----- GIVEN INFORMATION -----

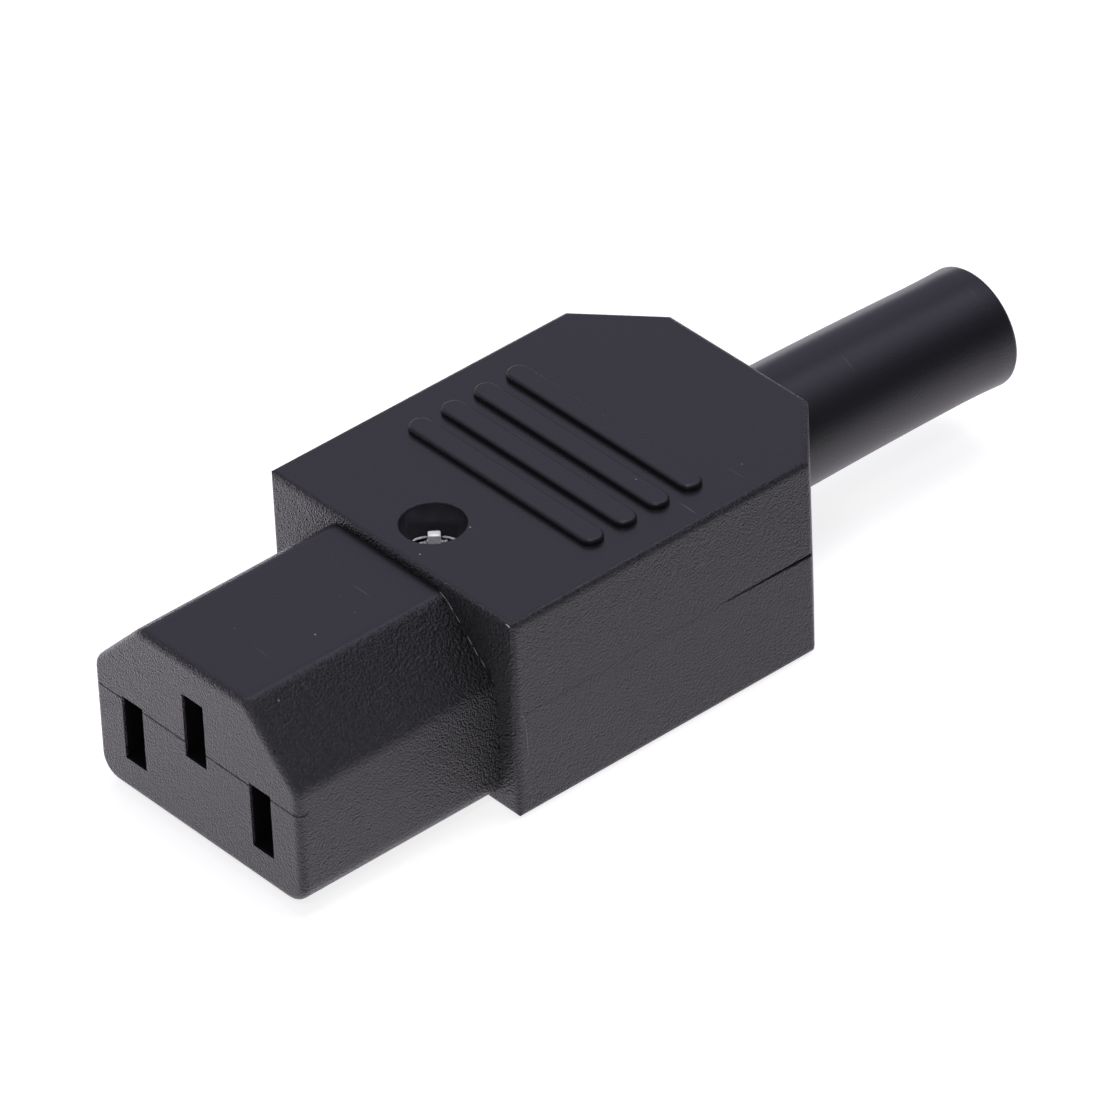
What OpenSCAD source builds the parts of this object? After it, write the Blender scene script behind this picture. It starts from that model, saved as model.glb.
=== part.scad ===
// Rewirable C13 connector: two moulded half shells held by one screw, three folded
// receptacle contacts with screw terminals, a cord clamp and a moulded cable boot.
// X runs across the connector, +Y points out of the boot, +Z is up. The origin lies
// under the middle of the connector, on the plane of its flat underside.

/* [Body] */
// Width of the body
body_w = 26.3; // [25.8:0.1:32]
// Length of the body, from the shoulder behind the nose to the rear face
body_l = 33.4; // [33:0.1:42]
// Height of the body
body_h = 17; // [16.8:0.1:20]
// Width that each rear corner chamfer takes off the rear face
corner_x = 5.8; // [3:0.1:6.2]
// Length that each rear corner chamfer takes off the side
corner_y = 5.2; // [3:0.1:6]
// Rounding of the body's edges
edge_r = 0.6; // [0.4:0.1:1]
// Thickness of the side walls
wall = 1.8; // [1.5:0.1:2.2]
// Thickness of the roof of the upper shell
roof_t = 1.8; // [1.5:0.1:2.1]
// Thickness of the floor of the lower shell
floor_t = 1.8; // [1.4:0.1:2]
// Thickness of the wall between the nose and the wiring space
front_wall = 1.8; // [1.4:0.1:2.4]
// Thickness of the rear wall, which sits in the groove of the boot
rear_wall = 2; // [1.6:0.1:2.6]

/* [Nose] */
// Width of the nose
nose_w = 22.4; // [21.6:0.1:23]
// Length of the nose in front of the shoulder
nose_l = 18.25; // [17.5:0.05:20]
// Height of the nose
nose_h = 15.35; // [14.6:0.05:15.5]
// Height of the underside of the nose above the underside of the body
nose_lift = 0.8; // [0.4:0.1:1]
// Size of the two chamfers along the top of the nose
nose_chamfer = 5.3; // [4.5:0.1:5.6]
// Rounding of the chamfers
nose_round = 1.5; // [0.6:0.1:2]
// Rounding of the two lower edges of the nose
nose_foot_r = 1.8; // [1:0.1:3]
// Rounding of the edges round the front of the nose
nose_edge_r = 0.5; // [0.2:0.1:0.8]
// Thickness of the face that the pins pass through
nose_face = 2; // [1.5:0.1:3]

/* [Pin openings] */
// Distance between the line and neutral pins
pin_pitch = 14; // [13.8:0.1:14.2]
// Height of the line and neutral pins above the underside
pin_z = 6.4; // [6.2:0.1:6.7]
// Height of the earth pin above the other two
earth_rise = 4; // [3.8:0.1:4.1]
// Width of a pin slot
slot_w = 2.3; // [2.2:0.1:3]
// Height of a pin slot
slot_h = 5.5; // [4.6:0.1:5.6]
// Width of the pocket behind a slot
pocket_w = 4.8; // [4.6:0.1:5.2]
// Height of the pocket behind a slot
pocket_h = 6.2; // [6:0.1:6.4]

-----

> _EXERCISE_
Find the word "that" in the data and copy out each line where it turns up.

> _FULL SOLUTION_
What OpenSCAD source builds the parts of this object? After it, write the Blender scene script behind this picture. It starts from that model, saved as model.glb.
// Width that each rear corner chamfer takes off the rear face
// Length that each rear corner chamfer takes off the side
// Thickness of the face that the pins pass through